The employee had suffered a work-related disability while performing the duties of an Ultra Sound Technologist. The Workplace Safety and Insurance Board (the “WSIB”) ultimately awarded her a non-economic loss award of 26 % because of her permanent impairment. She was accommodated in a clerical position.
The employee later completed an MRI Technologist’s certification, and subsequently applied for such a position with the employer. The employer, being concerned about the employee’s permanent restrictions, advised the employee that if she wished to be considered for the position, she would have to establish that her permanent restrictions had been removed or modified. This was to be done by applying to the WSIB for a re-assessment of her non-economic loss award.
Rather than doing so, the employee provided the employer with a “script note stating that she had made further improvements relating to [her earlier injury]. In the note, [the doctor] recommended that all physical restrictions be removed. He also stated his opinion that the applicant was fully capable of performing all duties of an MRI Technologist.”
The employer refused to accept the doctor’s note as sufficient to establish that the existing restrictions were no longer applicable. The employee then resigned to accept an MRI Technologist position in another health care facility.
The adjudicator concluded that while the employer was entitled to seek further medical information, it was not entitled to demand that she request a reassessment of her loss of earnings award:
I accept that there was a reasonable basis for the respondent to be concerned about whether the applicant’s physical restrictions really had improved to the extent that they could be removed completely, as claimed by her family doctor.

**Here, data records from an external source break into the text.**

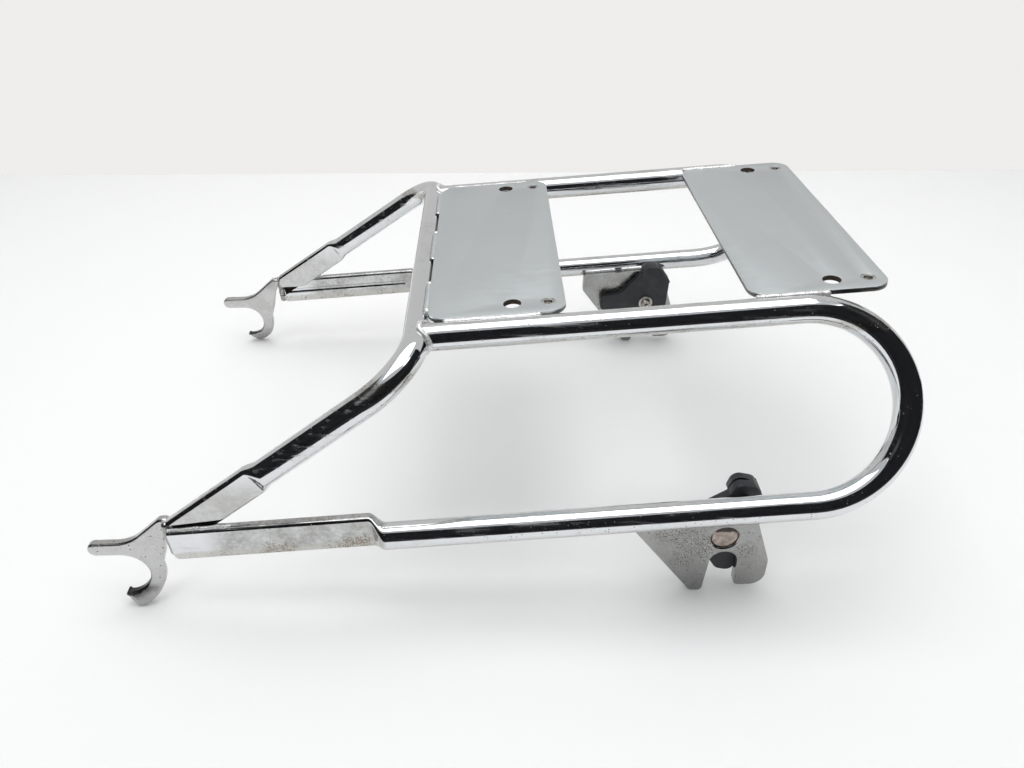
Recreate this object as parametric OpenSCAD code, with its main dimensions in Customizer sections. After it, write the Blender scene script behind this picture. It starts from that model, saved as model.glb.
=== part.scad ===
// Detachable tube rack that carries a motorbike's top box. The front is at -X and the
// left side at -Y. It stands on the lips of its two front hooks and the teeth of its two
// rear latch brackets. The deck, with both side loops, rises a little towards the rear.

/* [Tubes] */
// Outer diameter of every tube
tube_od = 16; // [14:0.5:18]
// Wall of every tube
tube_wall = 2; // [1.2:0.1:2.5]

/* [Deck] */
// Rise of the deck and the side loops towards the rear, degrees
deck_tilt = 4.3; // [3.8:0.1:4.8]
// Height of the upper tubes' centre lines, measured square to the deck
deck_h = 141.6; // [140:0.2:143]
// Half spacing of the upper tubes' centre lines
deck_half_w = 106.5; // [104:0.5:108]
// Crossbar's centre line, behind the hook tips
crossbar_x = 207.5; // [205:0.5:210]

/* [Side loops] */
// Radius of the rear bends, to the tube's centre line
bend_r = 55.5; // [54:0.5:57]
// Lean of each loop outwards, degrees from upright
loop_lean = 29.8; // [29:0.1:30.5]
// Start of the rear bends, behind the hook tips
bend_x = 424; // [417:0.5:431]
// Height of the flattened front stretch of each lower tube
bar_h = 22; // [20:0.5:23]
// Thickness of the flattened front stretch
bar_t = 7; // [6:0.5:8]
// Front end of the flattened stretch
bar_front_x = 57; // [56:0.5:58]
// Rear end of the flattened stretch
bar_rear_x = 172; // [166:0.5:178]
// Rise of the flattened stretch's middle over the tube's centre line
bar_lift = 1.6; // [0.5:0.1:2.5]

/* [Front hoop] */
// Fall of the legs towards the front, degrees
leg_slope = 35.3; // [34.8:0.1:35.8]
// Turn of the hoop's corners, degrees; under 90, the legs spread towards their ends
corner_turn = 85.5; // [84.5:0.1:86.5]
// Radius of the hoop's corners, to the tube's centre line
corner_r = 36; // [32:1:40]
// Straight stretch of the crossbar, past the upper tubes' centre lines
crossbar_over = 1; // [0:0.1:2.5]
// Length of the round stretch of each leg
leg_round_l = 71; // [66:1:76]
// Height of the flattened end of each leg
leg_flat_h = 19; // [18:0.5:20]
// Thickness of the flattened end of each leg
leg_flat_t = 8; // [7:0.5:9]

/* [Plates] */
// Plate size along the deck
plate_l = 79; // [74:0.5:84]
// Side edges of the plates, inwards of the upper tubes' centre lines
plate_inset = 4.5; // [3.5:0.1:6]
// Plate thickness
plate_t = 3; // [2.5:0.1:4]
// Plate corner radius
plate_corner = 11; // [8:0.5:14]
// Front plate's front edge, behind the crossbar's centre line
front_plate_gap = 6.5; // [6.2:0.1:7]
// Rear plate's front edge, ahead of the start of the rear bends
rear_plate_lead = 28.5; // [22:0.5:35]
// Top of the plates over the upper tubes' centre lines
plate_rise = 8.3; // [8.1:0.1:8.6]
// Plain hole diameter
hole_d = 10; // [8:0.5:11]
// Centres of the holes, inwards of the plate's side edges
hole_inset = 12; // [10:0.5:16]
// Rear row of holes, in front of the plate's rear edge
hole_edge = 10; // [8:0.5:12]
// Spacing of the two rows of holes
hole_pitch = 20.5; // [18:0.5:24]

/* [Welds] */
// Ends of the front plate's outer stitches, inwards of its side edges
stitch_inset = 14; // [10:0.5:18]
// Length of the left stitch
left_stitch_l = 30.5; // [26:0.5:36]
// Length of the middle stitch
mid_stitch_l = 38; // [32:0.5:44]
// Length of the right stitch
right_stitch_l = 33; // [26:0.5:36]
// Length of the weld along each side of the front plate
edge_weld_l = 52; // [46:0.5:58]
// Length of each weld on a bracket's top edge
bracket_weld_l = 24; // [20:0.5:28]
// Gap between the welds on a bracket
bracket_weld_gap = 8; // [5:0.5:12]

/* [Clinch nuts] */
// Thread core diameter of the clinch nuts
nut_bore_d = 5; // [4:0.1:5.5]
// Diameter of a clinch nut's collar in the plate
nut_collar_d = 8; // [7:0.1:9]
// Diameter of a clinch nut's head under the plate
nut_head_d = 11; // [10:0.5:12]
// Depth of a clinch nut's head
nut_head_h = 3.5; // [2:0.5:5]

/* [Hooks and latch brackets] */
// Thickness of the hook and bracket plates
dock_t = 5.5; // [5:0.1:6.5]
// Radius of the hooks' throats
throat_r = 14.1; // [13:0.1:15]
// Throat's centre behind the hook tips
throat_x = 18; // [17:0.1:19]
// Throat's centre above the floor
throat_z = 23.4; // [22.5:0.1:24.5]
// Outer radius of a hook's jaw
jaw_r = 25.4; // [25:0.1:27]
// Outward flare of the hooks' lower lips, degrees
lip_flare = 22; // [15:1:25]
// Height above the floor at which the flare begins
lip_bend_z = 17; // [15:0.5:19]
// Width of the hook's neck
neck_w = 6.2; // [5.5:0.1:7]
// Top of the hook's neck, over the top of the flattened stretch's front end
neck_over = 3.5; // [2:0.1:5]
// Bracket's front edge, ahead of the latch pivot
bracket_lead = 55.7; // [52:0.1:60]
// Width of the latch slot
slot_w = 17.2; // [15:0.1:18]
// Top of the latch slot above the floor
slot_top = 33; // [31:0.5:34]
// Latch pivot behind the hook tips
pivot_x = 376.2; // [375:0.2:377]
// Latch pivot above the floor
pivot_z = 44; // [43.5:0.5:45]

/* [Latch levers] */
// Diameter of the pivot pin's head in the bracket
pin_head_d = 16.4; // [15:0.1:17]
// Diameter of the pin's journal in the lever
journal_d = 9; // [8:0.1:10]
// Thickness of the lever's body
lever_t = 6.5; // [5.5:0.1:8]
// Width of the thumb grip
grip_w = 12.5; // [10:0.5:15]
// Turn of the left lever from the right one's place, degrees
left_turn = 13; // [0:1:20]
// Thickness of the wave washer under the lever
wave_t = 0.8; // [0.5:0.1:1]
// Diameter of the retaining washer
washer_d = 12.2; // [11.5:0.1:14]
// Thickness of the retaining washer
washer_t = 1; // [0.8:0.1:1.5]
// Diameter of the retaining screw's thread
screw_d = 5; // [4:0.5:5]
// Diameter of the screw's head
screw_head_d = 8.6; // [8:0.1:10]

/* [Hidden] */
$fn = 48;
LEFT = -1;
RIGHT = 1;

seat = 0.05;        // clearance between welded pieces
run = 0.08;         // running clearance of a pin in its hole, on radius
far = 400;          // longer than any piece that a cut has to pass
tube_r = tube_od / 2;
bore_r = tube_r - tube_wall;

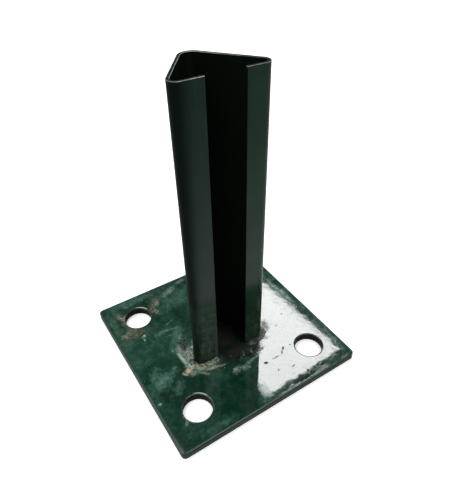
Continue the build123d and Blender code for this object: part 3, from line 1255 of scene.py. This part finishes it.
@dataclass(frozen=True)
class FootWelds:
    """The four fillet welds round the upright's foot, rippled and lumpy, and the spatter they left."""

    section: FootSection = FootSection()
    leg: float = WELD_LEG
    crown: float = 0.75
    sunk: float = 0.35
    edge_round: float = 1.1
    step: float = 0.22
    profile_points: int = 40
    overlap: float = 1.4
    end_gap: float = 0.8
    end_taper: float = 1.5
    end_share: float = 0.3
    plate_top: float = PLATE_TOP
    ripple_pitch: float = 1.35
    ripple_height: float = 0.16
    ripple_lead: float = -2.2
    ripple_wander: float = 1.6
    ripple_power: float = 0.7
    lump_height: float = 0.55
    lump_grain: float = 0.28
    knot_grain: float = 0.9
    spatter_count: int = 90
    spatter_nearest: float = 4.2
    spatter_spread: float = 11.0
    spatter_slide: float = 2.0
    spatter_crowding: float = 2.2
    largest_drop: float = 0.42
    smallest_share: float = 0.35
    drop_shape: Place = (1.0, 0.85, 0.6)
    first_seed: int = 3
    seed_step: int = 5
    spatter_seed: int = 7
    names: tuple[str, ...] = ("weld_right_lip", "weld_right_side", "weld_left_side", "weld_left_lip")

    @staticmethod
    def _captured(wiring: Wiring, curve: Signal, port: str) -> tuple[Signal, Signal]:
        """Keep one of a curve's own parameters on its points.

        Args:
            wiring: The tree's wiring.
            curve: The curve.
            port: The parameter, Length or Factor.

        Returns:
            The curve and the kept parameter.
        """
        made = wiring.node("GeometryNodeCaptureAttribute", {"Geometry": curve})
        made.capture_items.new("FLOAT", port)
        wiring.feed(made.inputs[port], wiring.output("GeometryNodeSplineParameter", port=port))
        return Signal(wiring, made.outputs["Geometry"]), Signal(wiring, made.outputs[port])

    @staticmethod
    def _random(wiring: Wiring, low: float, high: float, seed: Feed) -> Signal:
        """Return a random number from low to high for each point."""
        return wiring.output("FunctionNodeRandomValue", {2: low, 3: high, "Seed": seed}, 1, data_type="FLOAT")

    @staticmethod
    def _end(group: Group, name: str, geometry: Signal) -> None:
        """Shade a tree's geometry smooth, realize it, give it the tree's material and put it out.

        Args:
            group: The tree's group.
            name: The tree's output.
            geometry: The geometry to finish.
        """
        wiring = group.wiring
        for kind in ("GeometryNodeSetShadeSmooth", "GeometryNodeRealizeInstances"):
            geometry = wiring.output(kind, {"Geometry": geometry})
        finish = {"Geometry": geometry, "Material": group["Material"]}
        group.put(name, wiring.output("GeometryNodeSetMaterial", finish))

    def _profile(self, group: Group) -> Signal:
        """Draw the bead's section: a fillet with a crown, its edges rounded and its back a little sunk.

        Args:
            group: The bead's group.

        Returns:
            The section's curve.
        """
        wiring = group.wiring
        leg = group["Leg"]
        crest = leg * 0.5 + group["Crown"] * math.sqrt(0.5)
        below = -group["Sunk"]
        corners = ((below, below), (leg, below), (crest, crest), (below, leg))
        points = {
            f"Point {number}": wiring.output("ShaderNodeCombineXYZ", dict(enumerate(corner)))
            for number, corner in enumerate(corners, start=1)
        }
        curve = wiring.output("GeometryNodeCurvePrimitiveQuadrilateral", points, mode="POINTS")
        rounding = {"Radius": self.edge_round * MM, "Limit Radius": True, "Count": 4}
        curve = wiring.output("GeometryNodeFilletCurve", {"Curve": curve, **rounding}, mode="POLY")
        return wiring.output("GeometryNodeResampleCurve", {"Curve": curve, "Count": self.profile_points})

    def _bead_tree(self) -> Group:
        """Build the tree that sweeps a rippled bead along a path.

        Returns:
            The tree's group, which puts out the bead.
        """
        group = Group.new("weld bead", TreeKind.GEOMETRY, {
            "Path": SocketKind.GEOMETRY,
            "Leg": self.leg * MM,
            "Crown": self.crown * MM,
            "Sunk": self.sunk * MM,
            "Step": self.step * MM,
            "Ripple Pitch": self.ripple_pitch * MM,
            "Ripple Height": self.ripple_height * MM,
            "Lump Height": self.lump_height * MM,
            "End Taper": self.end_taper * MM,
            "Seed": self.first_seed,
            "Material": SocketKind.MATERIAL,
        }, {"Bead": SocketKind.GEOMETRY})
        wiring = group.wiring

        curve = wiring.output("GeometryNodeMeshToCurve", {"Mesh": group["Path"]})
        stepped = {"Curve": curve, "Length": group["Step"]}
        curve = wiring.output("GeometryNodeResampleCurve", stepped, mode="LENGTH")
        curve = wiring.output("GeometryNodeSetCurveNormal", {"Curve": curve}, mode="Z_UP")
        curve, along = self._captured(wiring, curve, "Length")
        profile, turn_share = self._captured(wiring, self._profile(group), "Factor")

        span = wiring.output("GeometryNodeSplineParameter", port="Length")
        whole = wiring.output("GeometryNodeSplineLength", port="Length")
        from_end = wiring.math("MINIMUM", span, whole - span)
        taper = wiring.math("DIVIDE", from_end, group["End Taper"], clamp=True)
        rounded = wiring.math("SQRT", 1.0 - (1.0 - taper) ** 2.0)
        bead = wiring.output("GeometryNodeCurveToMesh", {
            "Curve": curve,
            "Profile Curve": profile,
            "Scale": rounded * (1.0 - self.end_share) + self.end_share,
            "Fill Caps": True,
        })

        position = wiring.output("GeometryNodeInputPosition")
        seed_shift = wiring.scaled((0.37, 0.61, 0.83), group["Seed"])
        noise_place = wiring.vector("ADD", wiring.scaled(position, 1 / MM), seed_shift)
        lumps = wiring.noise(noise_place, self.lump_grain, detail=2.0)
        knots = wiring.noise(noise_place, self.knot_grain, roughness=0.55)
        lead = abs(turn_share - 0.5) * self.ripple_lead
        phase = along / group["Ripple Pitch"] + lead + knots * self.ripple_wander
        wave = wiring.math("SINE", phase * math.tau) * 0.5 + 0.5
        crest = wave ** self.ripple_power
        rise = (
            group["Ripple Height"] * (crest - 0.5)
            + group["Lump Height"] * (lumps - 0.5) * 2.0
            + group["Lump Height"] * (knots - 0.5) * 0.7
        )
        offset = wiring.scaled(wiring.output("GeometryNodeInputNormal", port="Normal"), rise)
        bead = wiring.output("GeometryNodeSetPosition", {"Geometry": bead, "Offset": offset})
        kept = {"Geometry": bead, "Name": HOLLOW, "Value": 1.0 - crest}
        bead = wiring.output("GeometryNodeStoreNamedAttribute", kept, data_type="FLOAT", domain="POINT")
        self._end(group, "Bead", bead)
        return group

    def _spatter_tree(self) -> Group:
        """Build the tree that throws small drops of weld metal off a path.

        Returns:
            The tree's group, which puts out the drops.
        """
        group = Group.new("weld spatter", TreeKind.GEOMETRY, {
            "Path": SocketKind.GEOMETRY,
            "Count": self.spatter_count,
            "Nearest": self.spatter_nearest * MM,
            "Spread": self.spatter_spread * MM,
            "Largest": self.largest_drop * MM,
            "Seed": self.spatter_seed,
            "Material": SocketKind.MATERIAL,
        }, {"Drops": SocketKind.GEOMETRY})
        wiring = group.wiring
        seed = group["Seed"]
        slide_limit = self.spatter_slide * MM
        throw = self._random(wiring, 0.0, 1.0, seed)
        slide = self._random(wiring, -slide_limit, slide_limit, seed + 1.0)
        size = self._random(wiring, self.smallest_share, 1.0, seed + 2.0)

        curve = wiring.output("GeometryNodeMeshToCurve", {"Mesh": group["Path"]})
        curve = wiring.output("GeometryNodeSetCurveNormal", {"Curve": curve}, mode="Z_UP")
        spots = wiring.node("GeometryNodeCurveToPoints", {"Curve": curve, "Count": group["Count"]})
        reach = group["Nearest"] + group["Spread"] * throw ** self.spatter_crowding
        outwards = wiring.scaled(spots.outputs["Normal"], reach)
        sideways = wiring.scaled(spots.outputs["Tangent"], slide)
        spread = wiring.output("GeometryNodeSetPosition", {
            "Geometry": spots.outputs["Points"],
            "Offset": wiring.vector("ADD", outwards, sideways),
        })
        drop = wiring.output("GeometryNodeMeshIcoSphere", {"Radius": 1.0, "Subdivisions": 2})
        radius = group["Largest"] * size ** 2.0
        sides = dict(enumerate(radius * share for share in self.drop_shape))
        flattened = wiring.output("ShaderNodeCombineXYZ", sides)
        scattered = {"Points": spread, "Instance": drop, "Scale": flattened}
        self._end(group, "Drops", wiring.output("GeometryNodeInstanceOnPoints", scattered))
        return group

    def _runs(self) -> list[list[Vector]]:
        """Split the foot line into one run for each weld.

        Returns:
            Each run's points, in metres, a little past the middle of each bend it ends in.
        """
        points, middles = self.section.outline()
        points = [Vector((point.x, point.y, self.plate_top)) for point in points]
        stops = [0, *middles, len(points) - 1]
        runs = []
        for start, stop in zip(stops, stops[1:]):
            run = [point.copy() for point in points[start:stop + 1]]
            first_push = -self.end_gap if start == 0 else self.overlap
            last_push = -self.end_gap if stop == len(points) - 1 else self.overlap
            run[0] += (run[0] - run[1]).normalized() * first_push
            run[-1] += (run[-1] - run[-2]).normalized() * last_push
            runs.append([point * MM for point in run])
        return runs

    def build(self, material: bpy.types.Material) -> None:
        """Make the beads and the spatter.

        Args:
            material: The welds' material.
        """
        bead_tree = self._bead_tree()
        pieces = []
        for number, (node, run) in enumerate(zip(self.names, self._runs())):
            path = path_object(node.replace("weld", "bead"), run)
            seed = self.first_seed + self.seed_step * number
            piece = grown(path, bead_tree, {"Seed": seed, "Material": material})
            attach(piece, ROOT)
            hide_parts(node)
            pieces.append(piece)
        foot = [Vector((point.x, point.y, self.plate_top)) * MM for point in self.section.outline()[0]]
        spatter = grown(path_object("weld_spatter", foot), self._spatter_tree(), {"Material": material})
        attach(spatter, ROOT)
        pieces.append(spatter)
        for piece in pieces:
            log.info("built %s: %d faces", piece.name, len(piece.data.polygons))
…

I do not agree with the applicant that the fact that she has safely performed MRI Technologist duties at another hospital after her resignation demonstrates that the respondent’s demand for more information was unreasonable. The assessment of whether or not the respondent’s demand was reasonable must be made based on the information available at the time it made the demand.
In my view, given the significant restrictions that had been identified by specialists through the WSIB, it was reasonable for the respondent to require more detailed information from the applicant before it considered her for the MRI Technologist position. Specifically, it was reasonable for the respondent to require more than a short script note from the applicant’s family doctor to remove these restrictions completely. This is particularly the case as, unlike the applicant’s position as an MRI clerk, the MRI Technologist position involved a greater need for movement and carried risks in terms of patient safety.
However, I find that it was unreasonable for the respondents to insist that the applicant seek a reassessment of her NEL [loss of earnings] award before it would consider her for the position … [T]here is no provision in the WSIA that contemplates such a reassessment in cases where a worker’s condition improves. The only provision dealing with NEL reassessments (S. 47(9)) provides that workers may request a reassessment to increase their NEL award if their physical condition deteriorates.
Given that the employer’s demand for more medical information was upheld as being reasonable, and that the employee had voluntarily resigned to take employment elsewhere, damages to compensate for breach of the Code were limited to $2,000.
An employer’s entitlement to demand that an employee provide medical information is considered throughout Chapter 7 (Medical Certificates) and Chapter 8 (Employer-Directed Medical Examinations) of the Illness and Absenteeism manual. The reasonableness of an employer’s demand, in the context of being able to perform enhanced job functions, is specifically considered in section 8:203 of the manual, commencing at page 175.